Data shown:
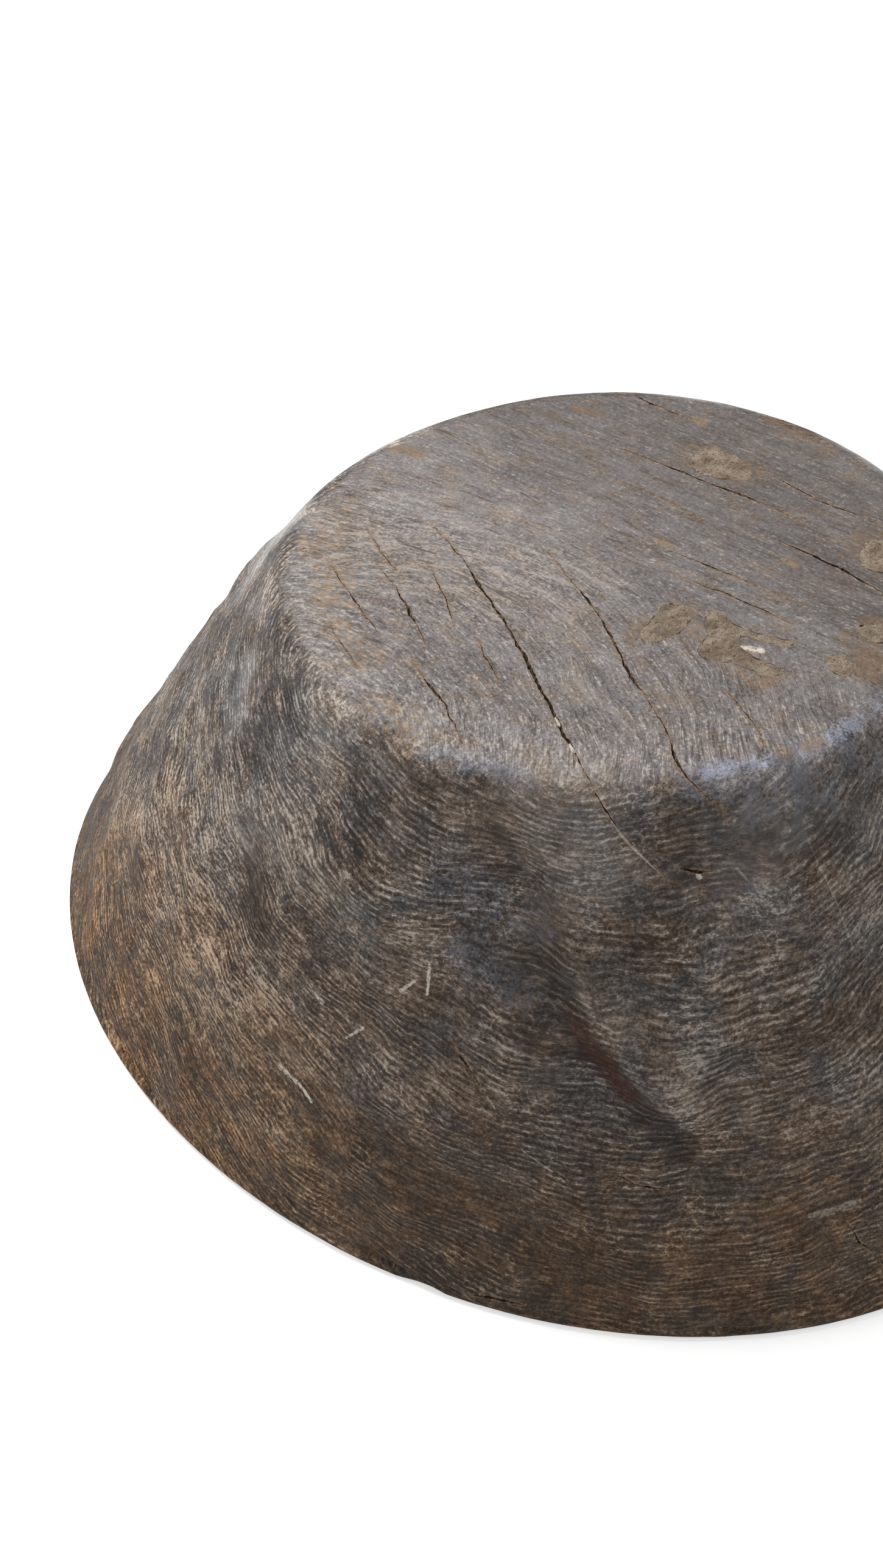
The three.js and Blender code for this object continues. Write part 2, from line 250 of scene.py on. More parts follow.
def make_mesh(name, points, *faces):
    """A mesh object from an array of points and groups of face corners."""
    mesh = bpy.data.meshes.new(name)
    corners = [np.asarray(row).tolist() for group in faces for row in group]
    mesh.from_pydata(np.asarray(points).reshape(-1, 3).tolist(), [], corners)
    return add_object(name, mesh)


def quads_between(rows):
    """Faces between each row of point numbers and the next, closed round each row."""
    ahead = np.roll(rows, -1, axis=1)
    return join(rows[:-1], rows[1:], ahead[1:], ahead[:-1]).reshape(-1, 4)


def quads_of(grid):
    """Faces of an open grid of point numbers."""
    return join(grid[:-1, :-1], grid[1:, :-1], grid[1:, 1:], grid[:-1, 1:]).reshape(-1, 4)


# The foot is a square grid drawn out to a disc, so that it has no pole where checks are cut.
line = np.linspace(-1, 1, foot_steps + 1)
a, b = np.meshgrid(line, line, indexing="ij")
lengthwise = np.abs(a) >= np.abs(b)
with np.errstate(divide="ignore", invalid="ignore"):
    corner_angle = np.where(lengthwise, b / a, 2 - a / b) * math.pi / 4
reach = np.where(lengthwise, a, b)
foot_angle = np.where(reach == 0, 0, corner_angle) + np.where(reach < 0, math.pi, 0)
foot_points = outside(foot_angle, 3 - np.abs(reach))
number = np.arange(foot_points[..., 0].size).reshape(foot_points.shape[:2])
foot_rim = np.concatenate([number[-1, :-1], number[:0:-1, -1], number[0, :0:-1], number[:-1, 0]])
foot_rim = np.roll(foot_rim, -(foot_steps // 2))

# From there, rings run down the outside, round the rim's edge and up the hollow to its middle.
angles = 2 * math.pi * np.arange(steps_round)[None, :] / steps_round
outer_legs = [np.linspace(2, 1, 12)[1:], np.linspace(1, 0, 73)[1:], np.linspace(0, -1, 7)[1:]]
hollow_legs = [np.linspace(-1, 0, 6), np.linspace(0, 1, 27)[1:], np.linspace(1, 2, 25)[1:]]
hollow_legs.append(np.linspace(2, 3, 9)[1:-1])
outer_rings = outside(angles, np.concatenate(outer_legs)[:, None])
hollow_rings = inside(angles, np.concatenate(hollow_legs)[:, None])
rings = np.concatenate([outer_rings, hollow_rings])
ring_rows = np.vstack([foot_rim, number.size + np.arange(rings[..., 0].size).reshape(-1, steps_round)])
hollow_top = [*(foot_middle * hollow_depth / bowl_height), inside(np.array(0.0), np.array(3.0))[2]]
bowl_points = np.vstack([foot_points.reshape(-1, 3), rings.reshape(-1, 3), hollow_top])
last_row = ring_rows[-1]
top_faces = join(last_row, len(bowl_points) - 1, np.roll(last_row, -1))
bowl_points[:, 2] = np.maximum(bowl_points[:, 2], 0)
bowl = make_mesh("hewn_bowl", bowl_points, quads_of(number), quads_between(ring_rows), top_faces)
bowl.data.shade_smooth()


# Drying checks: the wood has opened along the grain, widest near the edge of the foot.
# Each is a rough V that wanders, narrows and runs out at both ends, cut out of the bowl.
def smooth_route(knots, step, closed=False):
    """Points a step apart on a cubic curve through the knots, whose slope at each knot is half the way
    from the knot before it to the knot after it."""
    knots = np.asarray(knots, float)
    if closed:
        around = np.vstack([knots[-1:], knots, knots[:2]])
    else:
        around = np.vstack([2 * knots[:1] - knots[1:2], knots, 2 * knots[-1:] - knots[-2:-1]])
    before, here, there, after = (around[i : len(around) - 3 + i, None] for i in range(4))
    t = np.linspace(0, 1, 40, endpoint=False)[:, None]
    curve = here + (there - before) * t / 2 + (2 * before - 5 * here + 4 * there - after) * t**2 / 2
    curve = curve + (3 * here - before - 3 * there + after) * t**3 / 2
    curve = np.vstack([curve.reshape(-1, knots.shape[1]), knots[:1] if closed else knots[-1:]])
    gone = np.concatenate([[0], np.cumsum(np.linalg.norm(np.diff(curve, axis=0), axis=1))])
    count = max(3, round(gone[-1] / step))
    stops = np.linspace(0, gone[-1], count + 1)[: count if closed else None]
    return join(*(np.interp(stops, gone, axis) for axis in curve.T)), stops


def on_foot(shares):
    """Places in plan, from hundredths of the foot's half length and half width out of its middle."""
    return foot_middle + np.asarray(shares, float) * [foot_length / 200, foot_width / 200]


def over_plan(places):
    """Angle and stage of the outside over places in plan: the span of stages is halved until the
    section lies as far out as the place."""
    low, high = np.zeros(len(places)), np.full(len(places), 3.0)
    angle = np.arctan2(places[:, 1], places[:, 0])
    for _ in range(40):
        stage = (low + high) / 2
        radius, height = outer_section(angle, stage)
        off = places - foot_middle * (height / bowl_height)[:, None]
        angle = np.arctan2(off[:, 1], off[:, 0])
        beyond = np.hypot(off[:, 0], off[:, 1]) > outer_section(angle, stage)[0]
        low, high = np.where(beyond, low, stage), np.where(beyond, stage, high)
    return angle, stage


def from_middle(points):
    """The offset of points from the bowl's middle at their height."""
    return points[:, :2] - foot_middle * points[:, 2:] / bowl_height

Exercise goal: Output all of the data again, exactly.

Problem solution:
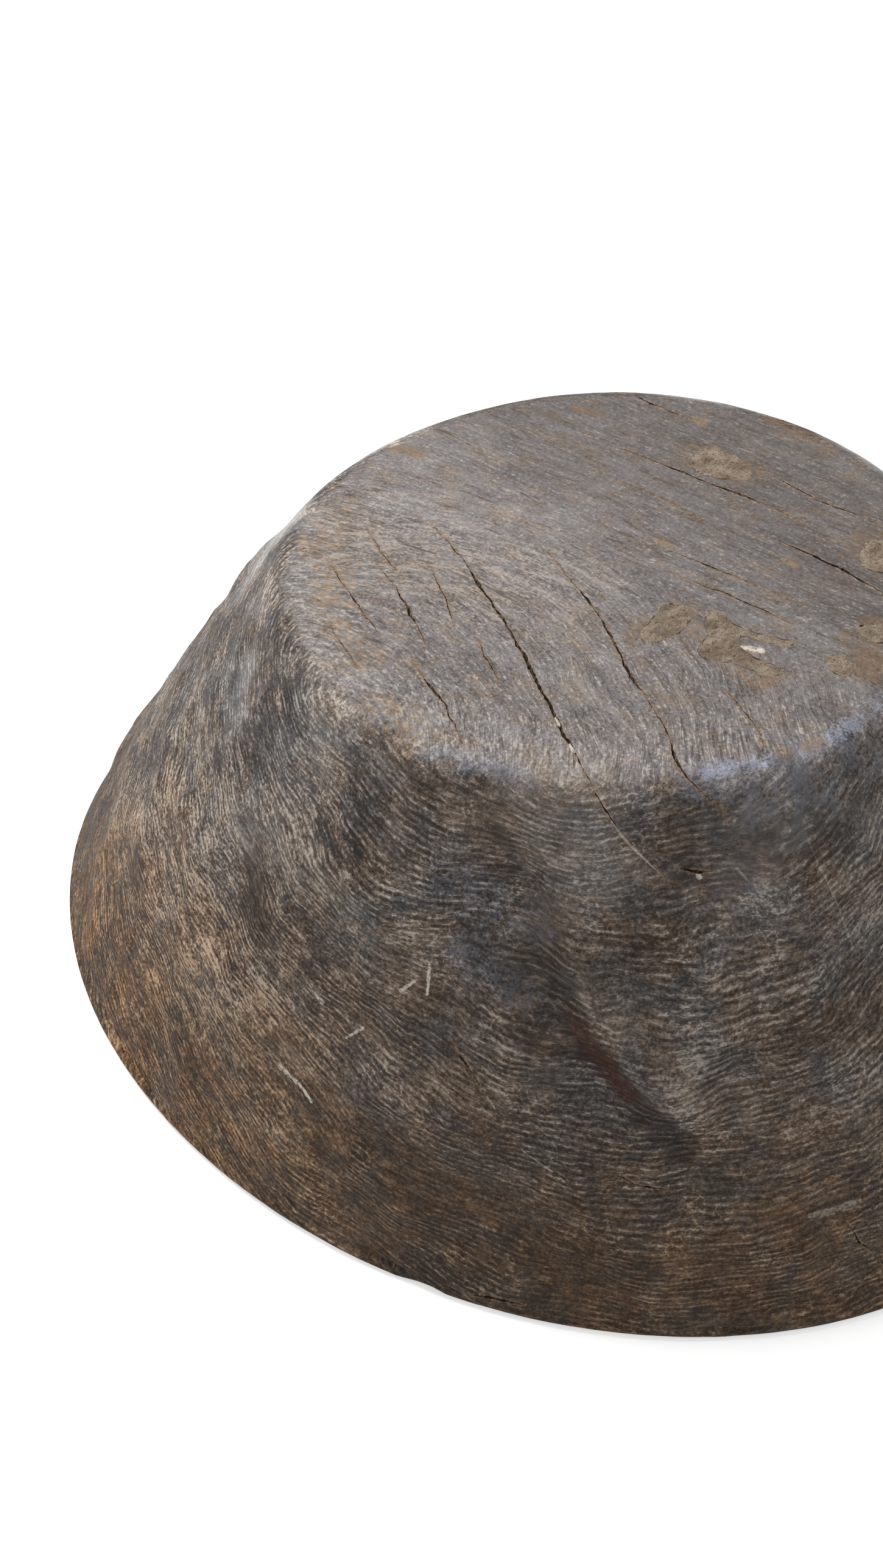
The three.js and Blender code for this object continues. Write part 2, from line 250 of scene.py on. More parts follow.
def make_mesh(name, points, *faces):
    """A mesh object from an array of points and groups of face corners."""
    mesh = bpy.data.meshes.new(name)
    corners = [np.asarray(row).tolist() for group in faces for row in group]
    mesh.from_pydata(np.asarray(points).reshape(-1, 3).tolist(), [], corners)
    return add_object(name, mesh)


def quads_between(rows):
    """Faces between each row of point numbers and the next, closed round each row."""
    ahead = np.roll(rows, -1, axis=1)
    return join(rows[:-1], rows[1:], ahead[1:], ahead[:-1]).reshape(-1, 4)


def quads_of(grid):
    """Faces of an open grid of point numbers."""
    return join(grid[:-1, :-1], grid[1:, :-1], grid[1:, 1:], grid[:-1, 1:]).reshape(-1, 4)


# The foot is a square grid drawn out to a disc, so that it has no pole where checks are cut.
line = np.linspace(-1, 1, foot_steps + 1)
a, b = np.meshgrid(line, line, indexing="ij")
lengthwise = np.abs(a) >= np.abs(b)
with np.errstate(divide="ignore", invalid="ignore"):
    corner_angle = np.where(lengthwise, b / a, 2 - a / b) * math.pi / 4
reach = np.where(lengthwise, a, b)
foot_angle = np.where(reach == 0, 0, corner_angle) + np.where(reach < 0, math.pi, 0)
foot_points = outside(foot_angle, 3 - np.abs(reach))
number = np.arange(foot_points[..., 0].size).reshape(foot_points.shape[:2])
foot_rim = np.concatenate([number[-1, :-1], number[:0:-1, -1], number[0, :0:-1], number[:-1, 0]])
foot_rim = np.roll(foot_rim, -(foot_steps // 2))

# From there, rings run down the outside, round the rim's edge and up the hollow to its middle.
angles = 2 * math.pi * np.arange(steps_round)[None, :] / steps_round
outer_legs = [np.linspace(2, 1, 12)[1:], np.linspace(1, 0, 73)[1:], np.linspace(0, -1, 7)[1:]]
hollow_legs = [np.linspace(-1, 0, 6), np.linspace(0, 1, 27)[1:], np.linspace(1, 2, 25)[1:]]
hollow_legs.append(np.linspace(2, 3, 9)[1:-1])
outer_rings = outside(angles, np.concatenate(outer_legs)[:, None])
hollow_rings = inside(angles, np.concatenate(hollow_legs)[:, None])
rings = np.concatenate([outer_rings, hollow_rings])
ring_rows = np.vstack([foot_rim, number.size + np.arange(rings[..., 0].size).reshape(-1, steps_round)])
hollow_top = [*(foot_middle * hollow_depth / bowl_height), inside(np.array(0.0), np.array(3.0))[2]]
bowl_points = np.vstack([foot_points.reshape(-1, 3), rings.reshape(-1, 3), hollow_top])
last_row = ring_rows[-1]
top_faces = join(last_row, len(bowl_points) - 1, np.roll(last_row, -1))
bowl_points[:, 2] = np.maximum(bowl_points[:, 2], 0)
bowl = make_mesh("hewn_bowl", bowl_points, quads_of(number), quads_between(ring_rows), top_faces)
bowl.data.shade_smooth()


# Drying checks: the wood has opened along the grain, widest near the edge of the foot.
# Each is a rough V that wanders, narrows and runs out at both ends, cut out of the bowl.
def smooth_route(knots, step, closed=False):
    """Points a step apart on a cubic curve through the knots, whose slope at each knot is half the way
    from the knot before it to the knot after it."""
    knots = np.asarray(knots, float)
    if closed:
        around = np.vstack([knots[-1:], knots, knots[:2]])
    else:
        around = np.vstack([2 * knots[:1] - knots[1:2], knots, 2 * knots[-1:] - knots[-2:-1]])
    before, here, there, after = (around[i : len(around) - 3 + i, None] for i in range(4))
    t = np.linspace(0, 1, 40, endpoint=False)[:, None]
    curve = here + (there - before) * t / 2 + (2 * before - 5 * here + 4 * there - after) * t**2 / 2
    curve = curve + (3 * here - before - 3 * there + after) * t**3 / 2
    curve = np.vstack([curve.reshape(-1, knots.shape[1]), knots[:1] if closed else knots[-1:]])
    gone = np.concatenate([[0], np.cumsum(np.linalg.norm(np.diff(curve, axis=0), axis=1))])
    count = max(3, round(gone[-1] / step))
    stops = np.linspace(0, gone[-1], count + 1)[: count if closed else None]
    return join(*(np.interp(stops, gone, axis) for axis in curve.T)), stops


def on_foot(shares):
    """Places in plan, from hundredths of the foot's half length and half width out of its middle."""
    return foot_middle + np.asarray(shares, float) * [foot_length / 200, foot_width / 200]


def over_plan(places):
    """Angle and stage of the outside over places in plan: the span of stages is halved until the
    section lies as far out as the place."""
    low, high = np.zeros(len(places)), np.full(len(places), 3.0)
    angle = np.arctan2(places[:, 1], places[:, 0])
    for _ in range(40):
        stage = (low + high) / 2
        radius, height = outer_section(angle, stage)
        off = places - foot_middle * (height / bowl_height)[:, None]
        angle = np.arctan2(off[:, 1], off[:, 0])
        beyond = np.hypot(off[:, 0], off[:, 1]) > outer_section(angle, stage)[0]
        low, high = np.where(beyond, low, stage), np.where(beyond, stage, high)
    return angle, stage


def from_middle(points):
    """The offset of points from the bowl's middle at their height."""
    return points[:, :2] - foot_middle * points[:, 2:] / bowl_height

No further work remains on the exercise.